# Exercise objective
Retype word for word the lines lying between the line containing "drain_reach = 10.0" and the line containing "bpy.data.objects.remove(obj)", together with those two lines themselves, and nothing besides.

---------- Exercise input

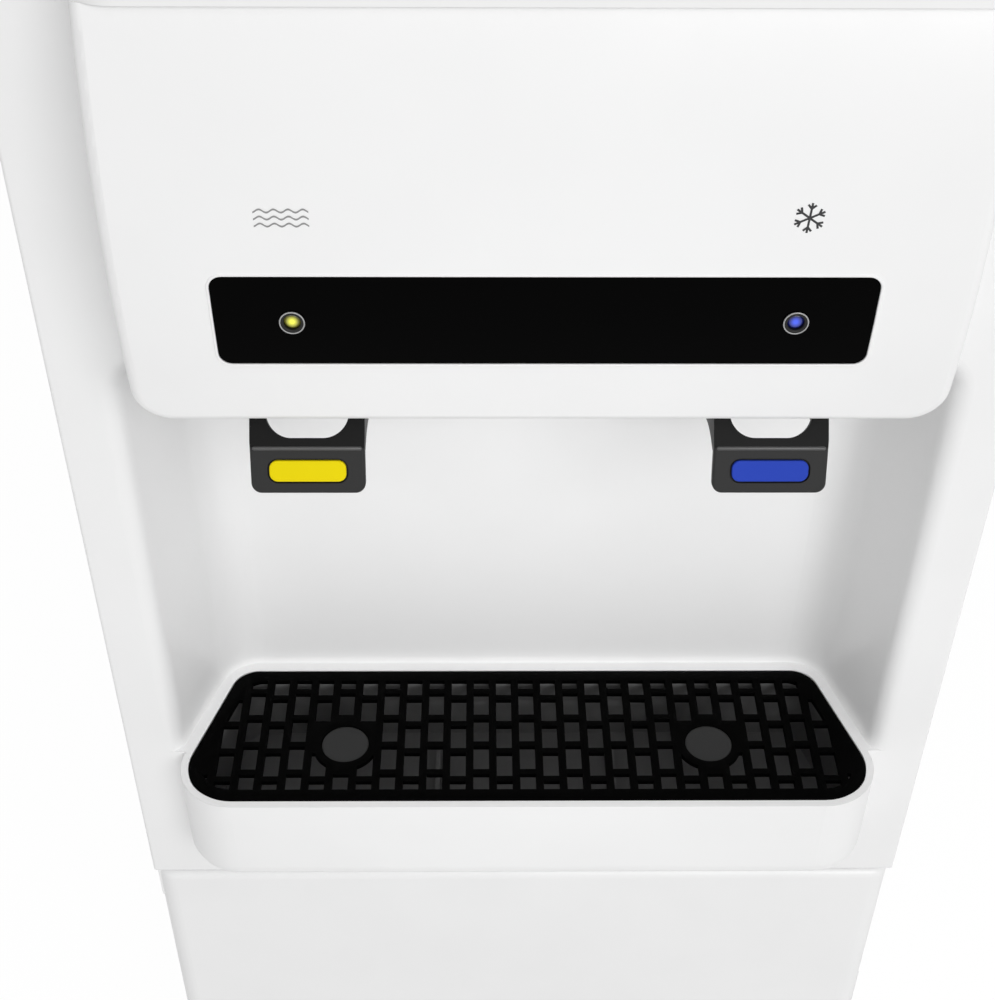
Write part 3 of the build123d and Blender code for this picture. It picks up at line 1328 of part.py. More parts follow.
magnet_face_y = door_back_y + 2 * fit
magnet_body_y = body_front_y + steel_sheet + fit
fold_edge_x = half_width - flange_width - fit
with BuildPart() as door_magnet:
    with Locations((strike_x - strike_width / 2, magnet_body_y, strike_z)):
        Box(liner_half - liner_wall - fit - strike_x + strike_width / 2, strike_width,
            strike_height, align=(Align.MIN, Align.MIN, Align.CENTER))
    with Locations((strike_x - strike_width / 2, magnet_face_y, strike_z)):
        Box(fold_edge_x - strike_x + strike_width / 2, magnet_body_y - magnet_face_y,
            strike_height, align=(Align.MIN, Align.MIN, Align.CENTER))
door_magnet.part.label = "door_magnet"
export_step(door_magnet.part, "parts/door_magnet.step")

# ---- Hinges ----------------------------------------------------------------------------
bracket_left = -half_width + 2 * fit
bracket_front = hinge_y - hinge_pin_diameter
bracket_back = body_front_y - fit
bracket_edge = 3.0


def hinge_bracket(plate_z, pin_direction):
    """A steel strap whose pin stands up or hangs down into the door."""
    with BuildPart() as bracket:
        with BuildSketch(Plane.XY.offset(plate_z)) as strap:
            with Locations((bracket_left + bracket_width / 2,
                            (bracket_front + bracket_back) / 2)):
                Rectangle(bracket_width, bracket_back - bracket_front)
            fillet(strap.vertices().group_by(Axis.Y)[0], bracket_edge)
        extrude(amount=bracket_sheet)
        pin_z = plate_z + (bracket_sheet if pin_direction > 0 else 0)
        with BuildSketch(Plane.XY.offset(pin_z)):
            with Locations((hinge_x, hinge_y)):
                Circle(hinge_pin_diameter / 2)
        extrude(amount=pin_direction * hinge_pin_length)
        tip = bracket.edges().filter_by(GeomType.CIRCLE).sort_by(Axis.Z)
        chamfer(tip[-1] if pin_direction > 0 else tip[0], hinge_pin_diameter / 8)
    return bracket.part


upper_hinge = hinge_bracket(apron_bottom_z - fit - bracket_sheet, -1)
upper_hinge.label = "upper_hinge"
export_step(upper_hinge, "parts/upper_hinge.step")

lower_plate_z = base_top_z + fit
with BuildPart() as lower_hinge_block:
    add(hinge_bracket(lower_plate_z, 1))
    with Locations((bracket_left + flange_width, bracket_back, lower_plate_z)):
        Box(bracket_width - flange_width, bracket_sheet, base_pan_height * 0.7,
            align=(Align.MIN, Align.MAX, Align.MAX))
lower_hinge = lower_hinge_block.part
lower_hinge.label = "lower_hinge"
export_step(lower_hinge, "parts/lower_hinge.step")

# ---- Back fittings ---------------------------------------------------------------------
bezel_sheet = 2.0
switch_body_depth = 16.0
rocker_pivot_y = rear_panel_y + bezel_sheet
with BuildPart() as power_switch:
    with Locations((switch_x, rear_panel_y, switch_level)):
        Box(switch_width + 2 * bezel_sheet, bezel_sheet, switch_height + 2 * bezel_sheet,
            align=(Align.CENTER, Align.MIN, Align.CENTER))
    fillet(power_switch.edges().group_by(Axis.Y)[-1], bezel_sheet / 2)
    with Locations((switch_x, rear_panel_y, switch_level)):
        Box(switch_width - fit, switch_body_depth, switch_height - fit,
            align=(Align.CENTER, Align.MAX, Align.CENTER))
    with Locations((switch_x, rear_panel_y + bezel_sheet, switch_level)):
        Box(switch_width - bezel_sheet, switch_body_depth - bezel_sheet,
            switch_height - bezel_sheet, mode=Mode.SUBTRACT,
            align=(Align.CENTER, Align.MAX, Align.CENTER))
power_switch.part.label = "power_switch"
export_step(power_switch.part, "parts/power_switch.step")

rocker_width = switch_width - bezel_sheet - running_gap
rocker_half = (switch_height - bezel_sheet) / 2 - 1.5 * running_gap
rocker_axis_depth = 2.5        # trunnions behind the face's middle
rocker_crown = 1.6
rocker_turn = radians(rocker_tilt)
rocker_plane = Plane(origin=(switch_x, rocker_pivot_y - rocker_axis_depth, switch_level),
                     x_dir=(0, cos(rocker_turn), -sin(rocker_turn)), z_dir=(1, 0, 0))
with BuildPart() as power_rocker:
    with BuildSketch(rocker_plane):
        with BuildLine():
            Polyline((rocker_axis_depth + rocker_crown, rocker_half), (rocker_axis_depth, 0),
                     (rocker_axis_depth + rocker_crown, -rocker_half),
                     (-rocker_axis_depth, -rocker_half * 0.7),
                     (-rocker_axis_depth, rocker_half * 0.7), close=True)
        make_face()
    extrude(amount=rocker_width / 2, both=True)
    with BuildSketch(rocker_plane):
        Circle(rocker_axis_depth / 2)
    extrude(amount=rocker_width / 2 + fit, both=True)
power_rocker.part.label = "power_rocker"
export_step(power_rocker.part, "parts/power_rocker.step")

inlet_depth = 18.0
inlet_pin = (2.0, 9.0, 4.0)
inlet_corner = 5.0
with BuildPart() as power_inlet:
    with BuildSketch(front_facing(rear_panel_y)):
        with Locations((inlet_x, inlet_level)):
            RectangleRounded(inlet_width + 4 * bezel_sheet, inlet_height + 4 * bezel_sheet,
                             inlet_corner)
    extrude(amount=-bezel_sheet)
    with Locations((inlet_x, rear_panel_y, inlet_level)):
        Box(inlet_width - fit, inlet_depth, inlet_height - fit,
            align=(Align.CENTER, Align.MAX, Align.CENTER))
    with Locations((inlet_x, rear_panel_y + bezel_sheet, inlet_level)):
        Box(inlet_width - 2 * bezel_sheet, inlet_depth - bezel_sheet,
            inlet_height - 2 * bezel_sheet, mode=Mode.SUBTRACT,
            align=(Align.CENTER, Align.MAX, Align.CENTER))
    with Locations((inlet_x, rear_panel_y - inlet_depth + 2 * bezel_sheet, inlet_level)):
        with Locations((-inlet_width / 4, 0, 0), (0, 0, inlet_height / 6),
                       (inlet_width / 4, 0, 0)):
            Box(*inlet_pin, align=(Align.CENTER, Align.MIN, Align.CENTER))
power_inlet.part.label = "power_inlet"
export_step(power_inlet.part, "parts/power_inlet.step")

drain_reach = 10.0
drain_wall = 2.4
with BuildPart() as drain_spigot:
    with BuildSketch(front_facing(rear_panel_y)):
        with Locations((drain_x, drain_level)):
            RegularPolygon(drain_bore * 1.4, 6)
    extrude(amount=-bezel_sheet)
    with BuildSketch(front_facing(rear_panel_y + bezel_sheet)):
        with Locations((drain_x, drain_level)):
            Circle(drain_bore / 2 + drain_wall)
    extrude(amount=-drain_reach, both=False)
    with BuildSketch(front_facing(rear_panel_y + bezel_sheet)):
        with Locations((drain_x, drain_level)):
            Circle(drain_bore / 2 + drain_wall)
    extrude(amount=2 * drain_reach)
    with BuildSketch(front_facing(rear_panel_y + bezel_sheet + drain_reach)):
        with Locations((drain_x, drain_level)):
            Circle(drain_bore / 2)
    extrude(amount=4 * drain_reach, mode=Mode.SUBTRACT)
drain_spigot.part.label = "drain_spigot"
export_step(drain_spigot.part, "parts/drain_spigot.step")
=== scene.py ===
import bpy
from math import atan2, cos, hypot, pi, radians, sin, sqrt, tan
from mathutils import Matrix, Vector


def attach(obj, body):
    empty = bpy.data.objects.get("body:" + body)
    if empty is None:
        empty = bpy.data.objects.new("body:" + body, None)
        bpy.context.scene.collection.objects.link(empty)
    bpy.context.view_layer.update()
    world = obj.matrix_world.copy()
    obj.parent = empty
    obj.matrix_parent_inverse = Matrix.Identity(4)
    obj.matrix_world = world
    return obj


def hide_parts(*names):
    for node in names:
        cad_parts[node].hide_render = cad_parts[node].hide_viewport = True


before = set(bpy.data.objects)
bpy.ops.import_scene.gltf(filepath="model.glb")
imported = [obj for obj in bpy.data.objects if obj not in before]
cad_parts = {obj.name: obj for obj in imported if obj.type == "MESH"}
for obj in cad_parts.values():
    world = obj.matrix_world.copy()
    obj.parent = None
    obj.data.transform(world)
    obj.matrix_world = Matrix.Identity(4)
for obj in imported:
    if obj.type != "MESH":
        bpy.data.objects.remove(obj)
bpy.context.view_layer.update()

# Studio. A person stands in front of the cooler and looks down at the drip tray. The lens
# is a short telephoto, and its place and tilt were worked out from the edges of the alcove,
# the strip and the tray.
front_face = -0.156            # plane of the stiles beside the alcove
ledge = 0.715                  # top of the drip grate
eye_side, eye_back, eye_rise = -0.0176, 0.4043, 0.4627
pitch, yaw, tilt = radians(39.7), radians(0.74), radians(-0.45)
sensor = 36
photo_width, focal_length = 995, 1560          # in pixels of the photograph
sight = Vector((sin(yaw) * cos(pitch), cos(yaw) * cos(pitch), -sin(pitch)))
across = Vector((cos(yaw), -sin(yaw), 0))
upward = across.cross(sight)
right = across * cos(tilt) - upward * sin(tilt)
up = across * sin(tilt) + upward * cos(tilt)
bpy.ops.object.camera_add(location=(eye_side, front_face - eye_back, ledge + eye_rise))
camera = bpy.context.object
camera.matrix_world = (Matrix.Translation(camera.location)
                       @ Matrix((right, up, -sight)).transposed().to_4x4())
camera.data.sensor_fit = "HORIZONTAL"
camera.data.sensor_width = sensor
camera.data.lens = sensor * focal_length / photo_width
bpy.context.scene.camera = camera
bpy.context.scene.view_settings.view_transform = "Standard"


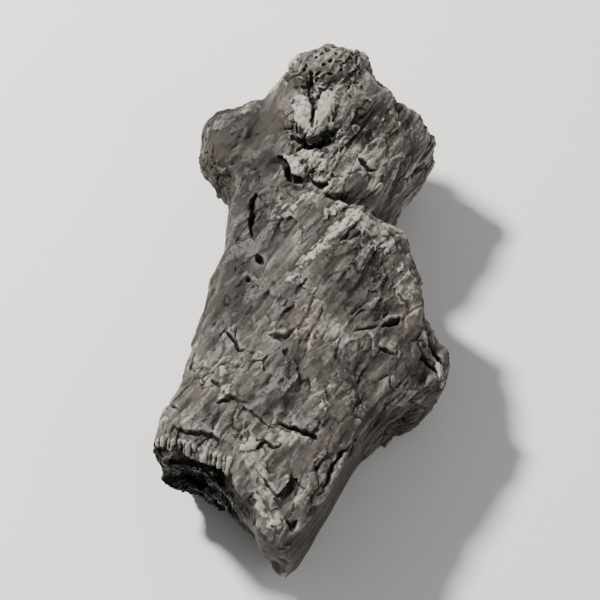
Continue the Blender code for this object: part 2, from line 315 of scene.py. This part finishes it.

--------------------

# Solution for this task
drain_reach = 10.0
drain_wall = 2.4
with BuildPart() as drain_spigot:
    with BuildSketch(front_facing(rear_panel_y)):
        with Locations((drain_x, drain_level)):
            RegularPolygon(drain_bore * 1.4, 6)
    extrude(amount=-bezel_sheet)
    with BuildSketch(front_facing(rear_panel_y + bezel_sheet)):
        with Locations((drain_x, drain_level)):
            Circle(drain_bore / 2 + drain_wall)
    extrude(amount=-drain_reach, both=False)
    with BuildSketch(front_facing(rear_panel_y + bezel_sheet)):
        with Locations((drain_x, drain_level)):
            Circle(drain_bore / 2 + drain_wall)
    extrude(amount=2 * drain_reach)
    with BuildSketch(front_facing(rear_panel_y + bezel_sheet + drain_reach)):
        with Locations((drain_x, drain_level)):
            Circle(drain_bore / 2)
    extrude(amount=4 * drain_reach, mode=Mode.SUBTRACT)
drain_spigot.part.label = "drain_spigot"
export_step(drain_spigot.part, "parts/drain_spigot.step")
=== scene.py ===
import bpy
from math import atan2, cos, hypot, pi, radians, sin, sqrt, tan
from mathutils import Matrix, Vector


def attach(obj, body):
    empty = bpy.data.objects.get("body:" + body)
    if empty is None:
        empty = bpy.data.objects.new("body:" + body, None)
        bpy.context.scene.collection.objects.link(empty)
    bpy.context.view_layer.update()
    world = obj.matrix_world.copy()
    obj.parent = empty
    obj.matrix_parent_inverse = Matrix.Identity(4)
    obj.matrix_world = world
    return obj


def hide_parts(*names):
    for node in names:
        cad_parts[node].hide_render = cad_parts[node].hide_viewport = True


before = set(bpy.data.objects)
bpy.ops.import_scene.gltf(filepath="model.glb")
imported = [obj for obj in bpy.data.objects if obj not in before]
cad_parts = {obj.name: obj for obj in imported if obj.type == "MESH"}
for obj in cad_parts.values():
    world = obj.matrix_world.copy()
    obj.parent = None
    obj.data.transform(world)
    obj.matrix_world = Matrix.Identity(4)
for obj in imported:
    if obj.type != "MESH":
        bpy.data.objects.remove(obj)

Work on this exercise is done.